There are only two moments that I can remember where Dad actually demonstrated some of what must have kept him going on that LST. Once he stood up to a trio of high school bullies (loosely defined as “high school” because at least two of them have failed so often they were nearly 20) and once when he opposed the teacher’s union. Otherwise that large, fairly fit but overweight, athletic man was as timid and reclusive as anyone I have ever known, if I can claim to have known him at all. From those conversations we had while traveling, I learned how broken WWII had made him. From reading authors like Studs Terkel, William Shirer, William Manchester, Joseph Heller, Kurt Vonnegut, Bob Drury, Tom Clavin, and several others, I know a little more about those experiences and the men who fought to prevent fascism from sprouting its evil wings in the world and, especially, in the United States where people like you desperately wanted to imitate their hero, Adolph Hitler.

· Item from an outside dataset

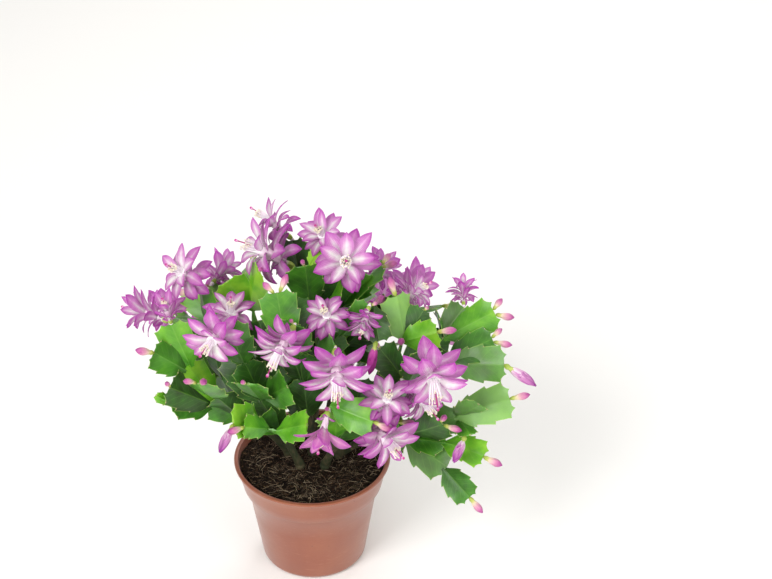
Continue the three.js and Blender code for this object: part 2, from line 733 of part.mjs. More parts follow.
// One petal raised from a face of the tube, whose corners are [a, b, c, d] with a and b on the ovary's side.
// It starts `rise` degrees from the tube's axis, curls out to `fall`, and has a keel along its back.
function addPetal(points, triangles, corners, shape) {
  const [a, b, c, d] = corners;
  const foot = corners.reduce((sum, i) => sum.add(points[i]), vec(0, 0, 0)).multiplyScalar(0.25);
  const out = vec(0, foot.y, foot.z).normalize();
  const across = vec(1, 0, 0).cross(out);
  const angleAt = (t) => THREE.MathUtils.degToRad(THREE.MathUtils.lerp(shape.rise, shape.fall, t));
  const spine = (t) => {
    const point = foot.clone();
    const step = (shape.length * t) / CURL_STEPS;
    for (let i = 0; i < CURL_STEPS; i += 1) {
      const angle = angleAt(((i + 0.5) / CURL_STEPS) * t);
      point.x += step * Math.cos(angle);
      point.addScaledVector(out, step * Math.sin(angle));
    }
    return point;
  };
  const start = points.length;
  shape.stations.forEach(([t, wide]) => {
    const middle = spine(t);
    const angle = angleAt(t);
    const back = vec(-Math.sin(angle), 0, 0).addScaledVector(out, Math.cos(angle));
    const room = PETAL_ROOM * Math.hypot(middle.y, middle.z);
    const half = Math.min(wide * shape.halfWidth, room);
    const edge = middle.clone().addScaledVector(back, -0.3 * PETAL_THICKNESS);
    points.push(
      middle.clone().addScaledVector(back, 0.7 * PETAL_THICKNESS),
      edge.clone().addScaledVector(across, half),
      edge.clone().addScaledVector(across, -half),
    );
  });
  points.push(spine(1));
  const [keel, right, left] = [start, start + 1, start + 2];
  triangles.push([a, b, keel], [b, right, keel], [a, keel, left], [b, c, right]);
  triangles.push([c, d, left], [c, left, right], [d, a, left]);
  const rows = shape.stations.length;
  for (let k = 0; k < rows; k += 1) {
    for (let i = 0; i < 3; i += 1) {
      const p = start + 3 * k + i;
      const q = start + 3 * k + ((i + 1) % 3);
      if (k === rows - 1) {
        triangles.push([p, q, start + 3 * rows]);
      } else {
        triangles.push([p, q, q + 3], [p, q + 3, p + 3]);
      }
    }
  }
}

// One bloom along x: ovary, tube, a curled-back outer whorl, an inner whorl at the mouth, and the column
// of stamens and style. The outer whorl's faces lie half a step round from the inner one's.
function bloomGeometry({ size, open }) {
  const length = BLOOM_LENGTH * size;
  const mouth = TUBE_RADIUS * size;
  const rings = [
    [0, BLOOM_FOOT_RADIUS, 0],
    [0.15 * length, OVARY_RADIUS * size, 0],
    [0.28 * length, TUBE_WAIST_RADIUS * size, 0],
    [0.44 * length, TUBE_MIDDLE_RADIUS * size, 0],
    [0.8 * length, 0.93 * mouth, 0.5],
    [length, mouth, 0.5],
    [length + 1, STAMEN_RADII[0] * size, 0.5],
    [length + STAMEN_LENGTH * size, STAMEN_RADII[1] * size, 0.5],
  ];
  const curl = ({ rise, fall }) => ({ rise: rise[0] + rise[1] * open, fall: fall[0] + fall[1] * open });
  const petal = PETAL_LENGTH * size;
  const whorlAt = {
    2: { ...curl(OUTER_CURL), length: OUTER_PETAL_SHORTER * petal, stations: OUTER_PETAL },
    4: { ...curl(INNER_CURL), length: petal, stations: INNER_PETAL },
  };
  const points = [];
  const triangles = [];
  rings.forEach(([x, radius, shift]) => {
    for (let i = 0; i < WHORL; i += 1) {
      const turn = ((i + shift) / WHORL) * 2 * Math.PI;
      points.push(vec(x, radius * Math.cos(turn), radius * Math.sin(turn)));
    }
  });
  rings.slice(0, -1).forEach((_, k) => {
    for (let i = 0; i < WHORL; i += 1) {
      const a = k * WHORL + i;
      const b = k * WHORL + ((i + 1) % WHORL);
      if (whorlAt[k]) {
        const shape = { ...whorlAt[k], halfWidth: PETAL_HALF_WIDTH * size };
        addPetal(points, triangles, [a, b, b + WHORL, a + WHORL], shape);
      } else {
        triangles.push([a, b, a + WHORL], [a + WHORL, b, b + WHORL]);
      }
    }
  });
  const last = (rings.length - 1) * WHORL;
  for (let i = 1; i < WHORL - 1; i += 1) {
    triangles.push([0, i + 1, i], [last, last + i, last + i + 1]);
  }
  return closedGeometry(points, triangles);
}

// Where a bloom's foot stands on its twig's tip: in the middle, or beside the segment that grows on from
// there. It is moved out along the bloom until its rings clear the blade, which thins to its edge.
function bloomSeat(twig, along, size) {
  const { frame, length } = twig.segments[twig.segments.length - 1];
  const across = new THREE.Vector3().setFromMatrixColumn(frame, 1);
  const facing = new THREE.Vector3().setFromMatrixColumn(frame, 2);
  const [child] = twig.children;
  const lean = child ? 0.3 * across.dot(along) - sidewaysOf(child, across) : 0;
  const side = child ? Math.sign(lean) * BLOOM_SHIFT : 0;
  const edge = vec(length - TIP_SLOPE * Math.abs(side), side, 0).applyMatrix4(frame);
  const toBlade = frame.clone().invert();
  const turns = Array.from({ length: 12 }, (_, i) => (i / 6) * Math.PI);
  const ovary = [0.15 * BLOOM_LENGTH * size, OVARY_RADIUS * size];
  const rings = [[0, BLOOM_FOOT_RADIUS], [2 * size, 2 * size], ovary];
  let foot = edge;
  for (let out = GAP; out < FURTHEST_SEAT; out += SEAT_STEP) {
    foot = edge.clone().addScaledVector(along, out);
    const place = toBlade.clone().multiply(frameAt(foot, along, facing));
    const clears = ([x, radius], turn) => {
      const p = vec(x, radius * Math.cos(turn), radius * Math.sin(turn)).applyMatrix4(place);
      const beyond = Math.max(0, p.x - length + TIP_SLOPE * Math.abs(p.y));
      const above = Math.max(0, Math.abs(p.z) - TIP_SLOPE * Math.max(0, length - p.x));
      return Math.hypot(beyond, above) > GAP;
    };
    if (rings.every((ring) => turns.every((turn) => clears(ring, turn)))) {
      break;
    }
  }
  return foot;
}

function bloomSolid(bloom) {
  const geometry = bloomGeometry(bloom).rotateX(THREE.MathUtils.degToRad(bloom.turn));
  const upright = UP.clone().addScaledVector(vec(1, 0, 0), 0.1);
  return solidOf(geometry.applyMatrix4(frameAt(bloom.origin, bloom.along, upright)));
}

// The whole plant in its pot

const part = new THREE.Group();

function addPart(name, solid, skin) {
  const mesh = new THREE.Mesh(geometryOf(solid), skin);
  mesh.name = name;
  part.add(mesh);
}

addPart("pot", potSolid(), potPlastic);
addPart("soil", soilSolid(Object.values(CUTTINGS).map((cutting) => cutting.root)), pottingSoil);

const grownCuttings = {};
Object.entries(CUTTINGS).forEach(([name, cutting]) => {
  grownCuttings[name] = growCutting(cutting);
});
BLOOMS.forEach(([cutting, index]) => {
  grownCuttings[cutting][index].blooming = true;
});
Object.entries(CUTTINGS).forEach(([name, cutting]) => {
  addPart(`cutting_${name}`, cuttingSolid(cutting, grownCuttings[name]), stemSkin);
});

BLOOMS.forEach(([cutting, index, x, y, z, size, turn, open], i) => {
  const along = vec(x, y, z).normalize();
  const bloom = { origin: bloomSeat(grownCuttings[cutting][index], along, size), along, size, turn, open };
  addPart(`bloom_${String(i + 1).padStart(2, "0")}`, bloomSolid(bloom), petalSkin);
});

export default part;
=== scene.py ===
import math
import random
from functools import partial
from types import SimpleNamespace

import bmesh
import bpy
import numpy as np
from mathutils import Matrix, Vector
from mathutils.geometry import interpolate_bezier


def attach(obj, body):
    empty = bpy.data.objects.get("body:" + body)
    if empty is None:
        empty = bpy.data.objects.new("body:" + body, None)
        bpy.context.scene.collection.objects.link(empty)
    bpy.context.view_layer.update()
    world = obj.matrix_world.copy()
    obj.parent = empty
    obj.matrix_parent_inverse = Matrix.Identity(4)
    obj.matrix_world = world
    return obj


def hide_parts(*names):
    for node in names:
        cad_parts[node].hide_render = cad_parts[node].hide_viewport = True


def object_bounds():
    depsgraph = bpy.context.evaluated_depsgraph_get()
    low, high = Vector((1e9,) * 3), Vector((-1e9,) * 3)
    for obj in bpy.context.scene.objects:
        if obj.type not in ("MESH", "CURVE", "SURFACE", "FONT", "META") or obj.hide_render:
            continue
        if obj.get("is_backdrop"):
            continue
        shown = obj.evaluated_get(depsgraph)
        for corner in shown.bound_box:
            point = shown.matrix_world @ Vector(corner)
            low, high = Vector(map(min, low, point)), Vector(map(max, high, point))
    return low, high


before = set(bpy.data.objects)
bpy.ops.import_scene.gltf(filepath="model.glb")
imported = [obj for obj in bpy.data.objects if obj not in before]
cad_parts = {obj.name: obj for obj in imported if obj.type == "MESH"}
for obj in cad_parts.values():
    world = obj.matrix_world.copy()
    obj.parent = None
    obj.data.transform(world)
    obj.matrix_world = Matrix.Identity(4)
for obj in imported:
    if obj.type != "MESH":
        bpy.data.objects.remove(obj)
cad_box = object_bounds()

# A flowering Christmas cactus in a terracotta-coloured nursery pot. The plant is laid out in millimetres, as
# its solids are, and each finished mesh is in metres.
MM = 0.001
UP = Vector((0, 0, 1))

# The pot and its soil
DRAIN_COUNT = 8
DRAIN_RADIUS = 3.5
DRAIN_CIRCLE = 27
SOIL_LEVEL = 85.5
SOIL_LUMP = 1.1
SOIL_RINGS = 27
CRUMBS = 900
FIBRES = 1400

# The stems
SEGMENT_WIDTH = 28
SEGMENT_THICKNESS = 3.2
WIDTH_BY_LENGTH = 0.78
YOUNG_WIDTH = 0.7
INNER_WIDTH = 0.9
OLD_STEM_RADIUS = 3.6
STUB_DEPTH = 14
STUB_LENGTH = 17.5
FORK_SPREAD = 4
BUD_SPREAD = 4
SHARPEST_BEND = 0.95

# The blooms. A bud longer than CLOSED_FROM is a bloom about to open.
BLOOM_LENGTH = 30
BLOOM_SHIFT = 6
SEAT_GAP = 0.3
OVARY_RADIUS = 2.9
TUBE_RADIUS = 4.6
TIP_SLOPE = 0.18
PETAL_LENGTH = 24.5
PETAL_HALF_WIDTH = 5.3
PETAL_THICKNESS = 0.5
CURL_STEPS = 40
WHORL = 5
SCALES = 4
STAMENS = 26
ROSY_BLOOMS = (17,)
MAGENTA_BUD = ("centre", 9)
CLOSED_FROM = 20
CLOSED_LENGTH = 25
SWEPT_BACK = {1: 1.1, 22: 1.1, 6: 1.1, 11: 1.12, 12: 1.05, 16: 0.85, 20: 1.05}

# How twigs are routed and which way their blades face
ROOT_SPLAY = 0.35
ROUTE_PULL = 0.3
ROUTE_POINTS = 201
TIP_DROOP = 0.06
WOBBLE = 24
CROWN_Y = 10
DIVIDE_Y = 45
DIVIDE_DEPTH = 60
FACE_OUT = 0.45
FACE_FRONT = 0.65
FACE_UP = 0.7

# Where the photo's camera stands in metres, how far it tips up from straight down, and its lens
CAMERA_PLACE = (0.0567, -1.1693, 1.0119)
CAMERA_TILT = 56.66
CAMERA_LENS = 90

# The skin and shade of a twig's last segment: how bright and how ashen its green is, from 0 to 1. Brightness
# is partly the segment's own age, young ones being paler, and partly painted shade: twigs deep in the crown
# or on a shadier side are given darker skins.
SKIN_TONES_AND_PAINTED_SHADE = {
    "d": (0.1, 0.03),
    "m": (0.4, 0.03),
    "b": (0.75, 0.0),
    "y": (1.0, 0.0),
    "p": (0.6, 0.38),
    "g": (0.3, 0.18),
}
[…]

And, now, we stand exactly where my father and unwilling soldiers just like him stood in 1941, but we’re on the losing side. Post-WW2 right wing bureaucrat, George Kennan, wrote in 1948, "We have 50 per cent of the world’s wealth but only 6.3 per cent of its population. In this situation, our real job in the coming period…is to maintain this position of disparity. To do so, we have to dispense with all sentimentality…we should cease thinking about human rights, the raising of living standards and democratisation.” Since Truman, the Republican Party has been devolving into a group of rich men (laughably self-defined as “businessmen”) who have worked to further the goal of preventing “the raising of living standards and democratisation.” Trump voters have finally given them everything they want and, like Hitler’s sponsors, those rich and powerful (mostly) men are now going to do everything they can to destroy the faint echoes of American democracy and put the 99% into servitude and poverty. They have been working toward that goal since long before the Civil War and, in fact, that goal is exactly what the Civil War was fought over.

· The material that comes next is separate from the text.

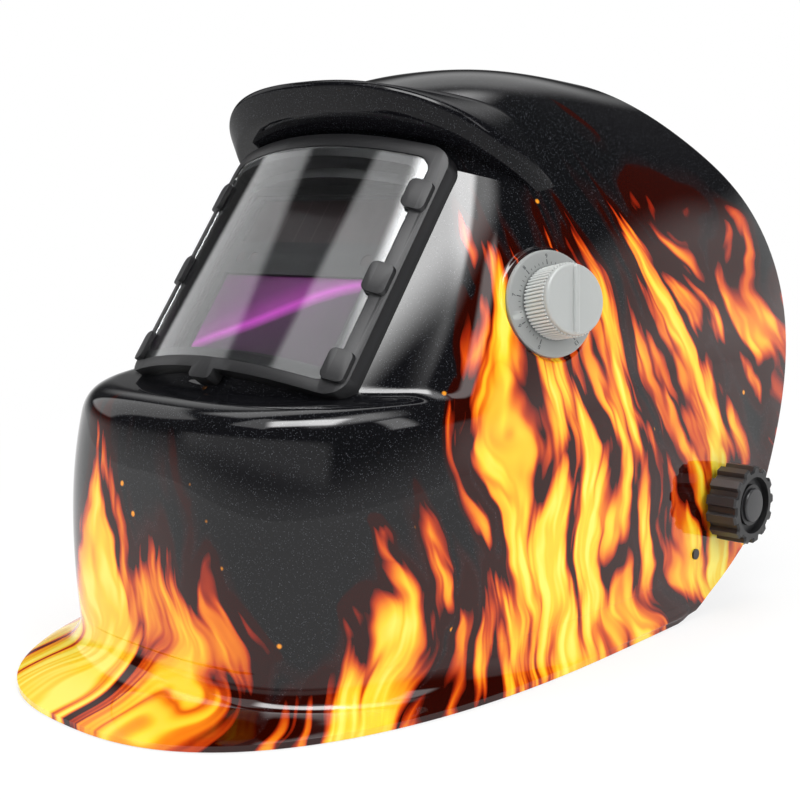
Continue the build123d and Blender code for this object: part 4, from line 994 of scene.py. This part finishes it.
def flame_layout(finish):
    """Painted flames: how far a place lies inside a tongue, its inner streaks and its height share."""
    x, y, z = finish.parts()
    turn = finish.maths("ARCTAN2", x, -0.02 - y) * (180.0 / math.pi)
    first, last = FLAME_HEIGHTS[0][0], FLAME_HEIGHTS[-1][0]
    stops = [((t - first) / (last - first), (5.0 * h,) * 3) for t, h in FLAME_HEIGHTS]
    height = finish.parts(finish.ramp((turn - first) / (last - first), stops, "B_SPLINE"))[0] / 5.0
    run = turn * 0.0021
    climb = z / (height + 0.004)
    sway = finish.noise(9.0, 1.0, finish.vector(run, z * 0.9, 0.0)) - 0.5
    curl = finish.noise(34.0, 2.0, finish.vector(run, z * 0.8, 0.3)) - 0.5
    low = 1.0 - z.above(0.004, 0.03)
    ripple = (finish.noise(21.0, 0.0) - 0.5) * low * 0.04
    along = run + sway * 0.075 + curl * 0.016 + z * 0.10 + ripple
    large = finish.noise(24.0, 0.0, finish.vector(along, z * 0.20, 8.4))
    small = finish.noise(70.0, 1.0, finish.vector(along, z * 0.22, 2.7))
    streak = finish.noise(120.0, 2.0, finish.vector(along, z * 0.16, 4.1))
    split = finish.noise(50.0, 1.0, finish.vector(along, z * 0.26, 9.1))
    gaps = 1.0 - (abs(split * 2.0 - 1.0) * 5.0).held()
    tongue = (large - 0.5) * 2.6 + (small - 0.5) * 2.3 - gaps * 0.55
    inside = tongue + 0.98 - climb * 0.95 - (z.above(0.15, 0.20) + climb.above(0.9, 1.6)) * 0.8
    streaks = 1.0 - abs(streak * 2.0 - 1.0) * 3.0
    return inside, streaks, climb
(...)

I don’t use the word “hate” often or casually. I dislike all sorts of people and things, but I reserve “hate” for those that I truly despise. The weak Americans who are terrified of “wokeness,” whose own sexuality is seriously challenged by gays, lesbians, and, especially, transgender citizens, who pretend to be Christians or Muslims while behaving like amoral predators, and the lazy, entitled white men and women who want a “strongman leader” to justify their own failures are despicable and deplorable and, yes, I hate them. It takes that kind of motivation for most of us to get out of our comfortable lives and make the sacrifices necessary to go to battle with evil. Evil is already filled with hate and ready to make victims of everyone outside of the cult. I am not willing to be a victim without a fight.